• **WHAT TO WORK ON**: Retype each line of the listing below, from the first through the one holding "BODY_MIDDLE + away", with no other lines.

• **RECORDS SUPPLIED**:
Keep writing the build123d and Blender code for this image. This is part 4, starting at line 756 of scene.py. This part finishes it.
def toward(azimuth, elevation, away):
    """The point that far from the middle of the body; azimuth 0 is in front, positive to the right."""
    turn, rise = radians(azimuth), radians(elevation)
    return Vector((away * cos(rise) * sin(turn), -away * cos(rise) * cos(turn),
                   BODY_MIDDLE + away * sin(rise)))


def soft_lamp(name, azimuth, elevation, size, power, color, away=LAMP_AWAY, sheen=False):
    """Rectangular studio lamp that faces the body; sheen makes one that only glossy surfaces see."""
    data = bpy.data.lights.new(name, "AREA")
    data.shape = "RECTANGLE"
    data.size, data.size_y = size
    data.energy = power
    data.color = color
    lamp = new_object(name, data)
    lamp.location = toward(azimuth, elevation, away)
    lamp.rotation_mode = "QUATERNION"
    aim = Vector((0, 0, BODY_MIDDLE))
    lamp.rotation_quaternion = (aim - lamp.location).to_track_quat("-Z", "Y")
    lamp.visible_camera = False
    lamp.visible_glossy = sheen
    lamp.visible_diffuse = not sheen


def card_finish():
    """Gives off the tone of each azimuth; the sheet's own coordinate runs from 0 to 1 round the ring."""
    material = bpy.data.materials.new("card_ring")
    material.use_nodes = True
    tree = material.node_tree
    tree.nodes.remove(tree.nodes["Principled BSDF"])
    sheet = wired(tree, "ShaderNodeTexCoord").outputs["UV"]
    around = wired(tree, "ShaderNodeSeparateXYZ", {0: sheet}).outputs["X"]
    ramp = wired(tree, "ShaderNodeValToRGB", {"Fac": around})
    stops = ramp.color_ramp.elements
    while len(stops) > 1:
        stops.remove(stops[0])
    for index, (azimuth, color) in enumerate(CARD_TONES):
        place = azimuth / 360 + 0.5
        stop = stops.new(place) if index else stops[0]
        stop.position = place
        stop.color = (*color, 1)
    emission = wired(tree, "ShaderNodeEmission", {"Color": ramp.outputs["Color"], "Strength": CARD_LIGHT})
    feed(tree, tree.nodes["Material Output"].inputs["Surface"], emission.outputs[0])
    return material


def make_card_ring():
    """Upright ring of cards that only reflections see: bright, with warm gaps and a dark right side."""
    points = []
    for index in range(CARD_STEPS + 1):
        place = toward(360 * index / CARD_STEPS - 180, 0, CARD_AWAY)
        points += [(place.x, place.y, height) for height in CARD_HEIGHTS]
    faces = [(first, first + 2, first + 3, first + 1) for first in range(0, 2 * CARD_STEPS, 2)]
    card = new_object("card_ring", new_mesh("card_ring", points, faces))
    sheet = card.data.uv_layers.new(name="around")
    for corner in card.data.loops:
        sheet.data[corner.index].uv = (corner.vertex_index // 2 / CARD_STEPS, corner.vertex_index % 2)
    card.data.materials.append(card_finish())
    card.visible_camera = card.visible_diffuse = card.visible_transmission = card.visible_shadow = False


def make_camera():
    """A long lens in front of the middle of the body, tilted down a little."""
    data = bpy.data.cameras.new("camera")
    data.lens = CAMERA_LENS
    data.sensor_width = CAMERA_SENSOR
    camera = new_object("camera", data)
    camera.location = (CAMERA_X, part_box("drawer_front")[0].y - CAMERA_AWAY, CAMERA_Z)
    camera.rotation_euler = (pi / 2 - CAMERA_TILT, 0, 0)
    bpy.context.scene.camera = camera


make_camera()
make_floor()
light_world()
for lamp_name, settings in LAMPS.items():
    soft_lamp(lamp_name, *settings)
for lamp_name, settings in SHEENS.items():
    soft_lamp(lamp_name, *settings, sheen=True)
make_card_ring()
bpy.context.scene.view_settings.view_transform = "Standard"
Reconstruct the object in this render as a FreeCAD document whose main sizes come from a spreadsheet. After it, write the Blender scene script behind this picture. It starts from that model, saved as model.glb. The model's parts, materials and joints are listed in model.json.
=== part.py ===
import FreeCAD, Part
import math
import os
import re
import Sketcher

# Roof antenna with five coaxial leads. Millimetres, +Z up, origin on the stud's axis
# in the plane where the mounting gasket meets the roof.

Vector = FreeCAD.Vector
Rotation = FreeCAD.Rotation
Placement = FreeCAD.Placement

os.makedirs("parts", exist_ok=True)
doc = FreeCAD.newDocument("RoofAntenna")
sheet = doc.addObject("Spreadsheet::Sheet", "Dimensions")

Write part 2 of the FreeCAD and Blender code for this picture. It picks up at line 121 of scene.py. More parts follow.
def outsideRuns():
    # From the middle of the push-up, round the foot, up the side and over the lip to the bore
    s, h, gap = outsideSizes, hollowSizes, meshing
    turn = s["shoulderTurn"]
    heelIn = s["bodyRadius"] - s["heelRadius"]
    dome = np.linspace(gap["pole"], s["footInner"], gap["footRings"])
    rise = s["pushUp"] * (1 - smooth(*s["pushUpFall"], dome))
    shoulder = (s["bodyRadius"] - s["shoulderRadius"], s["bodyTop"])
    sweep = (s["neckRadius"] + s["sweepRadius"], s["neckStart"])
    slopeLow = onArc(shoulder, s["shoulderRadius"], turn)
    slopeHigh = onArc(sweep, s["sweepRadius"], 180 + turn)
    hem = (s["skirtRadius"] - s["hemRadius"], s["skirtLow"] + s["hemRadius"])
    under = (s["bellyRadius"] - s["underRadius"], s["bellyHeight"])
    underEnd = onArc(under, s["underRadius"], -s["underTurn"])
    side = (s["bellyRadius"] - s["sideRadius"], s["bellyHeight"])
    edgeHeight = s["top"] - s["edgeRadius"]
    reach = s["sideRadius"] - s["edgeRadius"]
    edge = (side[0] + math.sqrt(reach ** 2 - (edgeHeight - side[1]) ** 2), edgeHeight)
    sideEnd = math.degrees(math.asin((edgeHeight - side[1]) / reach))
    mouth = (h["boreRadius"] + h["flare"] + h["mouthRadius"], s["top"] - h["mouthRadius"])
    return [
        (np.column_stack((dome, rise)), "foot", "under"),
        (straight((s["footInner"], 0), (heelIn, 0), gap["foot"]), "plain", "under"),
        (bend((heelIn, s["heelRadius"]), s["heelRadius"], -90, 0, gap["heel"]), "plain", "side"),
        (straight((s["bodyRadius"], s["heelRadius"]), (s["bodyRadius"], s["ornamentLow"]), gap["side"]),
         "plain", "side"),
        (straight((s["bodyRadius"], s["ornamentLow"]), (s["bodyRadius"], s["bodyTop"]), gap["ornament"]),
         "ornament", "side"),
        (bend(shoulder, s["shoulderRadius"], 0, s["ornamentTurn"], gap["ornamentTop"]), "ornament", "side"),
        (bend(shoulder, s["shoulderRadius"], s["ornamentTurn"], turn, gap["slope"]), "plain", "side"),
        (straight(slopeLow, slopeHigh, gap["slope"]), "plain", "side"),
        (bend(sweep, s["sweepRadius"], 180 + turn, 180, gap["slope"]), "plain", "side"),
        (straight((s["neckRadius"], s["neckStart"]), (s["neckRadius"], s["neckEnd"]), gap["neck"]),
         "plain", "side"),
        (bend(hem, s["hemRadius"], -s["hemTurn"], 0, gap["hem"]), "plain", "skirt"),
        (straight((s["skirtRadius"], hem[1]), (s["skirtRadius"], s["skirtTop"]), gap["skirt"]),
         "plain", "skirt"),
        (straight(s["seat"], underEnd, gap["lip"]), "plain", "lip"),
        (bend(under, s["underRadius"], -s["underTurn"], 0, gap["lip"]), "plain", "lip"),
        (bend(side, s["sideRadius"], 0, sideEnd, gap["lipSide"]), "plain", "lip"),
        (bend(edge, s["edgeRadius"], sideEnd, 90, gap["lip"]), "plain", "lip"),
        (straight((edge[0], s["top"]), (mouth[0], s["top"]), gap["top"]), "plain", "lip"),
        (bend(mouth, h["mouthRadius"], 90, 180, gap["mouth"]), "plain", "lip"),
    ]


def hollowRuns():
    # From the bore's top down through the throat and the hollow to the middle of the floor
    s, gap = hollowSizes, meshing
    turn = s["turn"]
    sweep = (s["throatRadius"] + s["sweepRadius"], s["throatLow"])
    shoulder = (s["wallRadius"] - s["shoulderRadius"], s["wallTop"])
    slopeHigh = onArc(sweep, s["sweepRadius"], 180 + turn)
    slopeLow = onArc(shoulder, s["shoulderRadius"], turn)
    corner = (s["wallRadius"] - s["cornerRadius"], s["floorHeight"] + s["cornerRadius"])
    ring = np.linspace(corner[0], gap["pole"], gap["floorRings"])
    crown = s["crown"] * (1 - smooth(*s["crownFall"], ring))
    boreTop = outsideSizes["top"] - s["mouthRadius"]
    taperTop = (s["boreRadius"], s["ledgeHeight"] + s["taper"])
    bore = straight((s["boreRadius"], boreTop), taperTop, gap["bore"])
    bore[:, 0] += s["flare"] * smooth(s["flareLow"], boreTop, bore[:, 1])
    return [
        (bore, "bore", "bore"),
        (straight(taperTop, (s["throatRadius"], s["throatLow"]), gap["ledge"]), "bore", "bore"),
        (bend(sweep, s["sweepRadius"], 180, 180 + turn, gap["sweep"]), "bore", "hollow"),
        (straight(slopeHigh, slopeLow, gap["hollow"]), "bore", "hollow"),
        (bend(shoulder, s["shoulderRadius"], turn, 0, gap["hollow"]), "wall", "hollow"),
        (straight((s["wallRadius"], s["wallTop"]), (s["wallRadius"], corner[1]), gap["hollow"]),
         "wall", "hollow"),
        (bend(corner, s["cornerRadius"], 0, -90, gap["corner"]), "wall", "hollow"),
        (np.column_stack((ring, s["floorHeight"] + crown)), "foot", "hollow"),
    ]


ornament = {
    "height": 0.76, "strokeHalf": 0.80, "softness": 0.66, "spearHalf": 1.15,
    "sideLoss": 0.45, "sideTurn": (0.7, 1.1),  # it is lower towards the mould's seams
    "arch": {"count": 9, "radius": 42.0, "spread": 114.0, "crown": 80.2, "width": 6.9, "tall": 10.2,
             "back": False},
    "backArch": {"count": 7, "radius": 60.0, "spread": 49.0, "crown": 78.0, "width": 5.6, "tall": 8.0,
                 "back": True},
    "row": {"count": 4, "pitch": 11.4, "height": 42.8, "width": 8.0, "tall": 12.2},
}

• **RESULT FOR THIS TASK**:
Keep writing the build123d and Blender code for this image. This is part 4, starting at line 756 of scene.py. This part finishes it.
def toward(azimuth, elevation, away):
    """The point that far from the middle of the body; azimuth 0 is in front, positive to the right."""
    turn, rise = radians(azimuth), radians(elevation)
    return Vector((away * cos(rise) * sin(turn), -away * cos(rise) * cos(turn),
                   BODY_MIDDLE + away * sin(rise)))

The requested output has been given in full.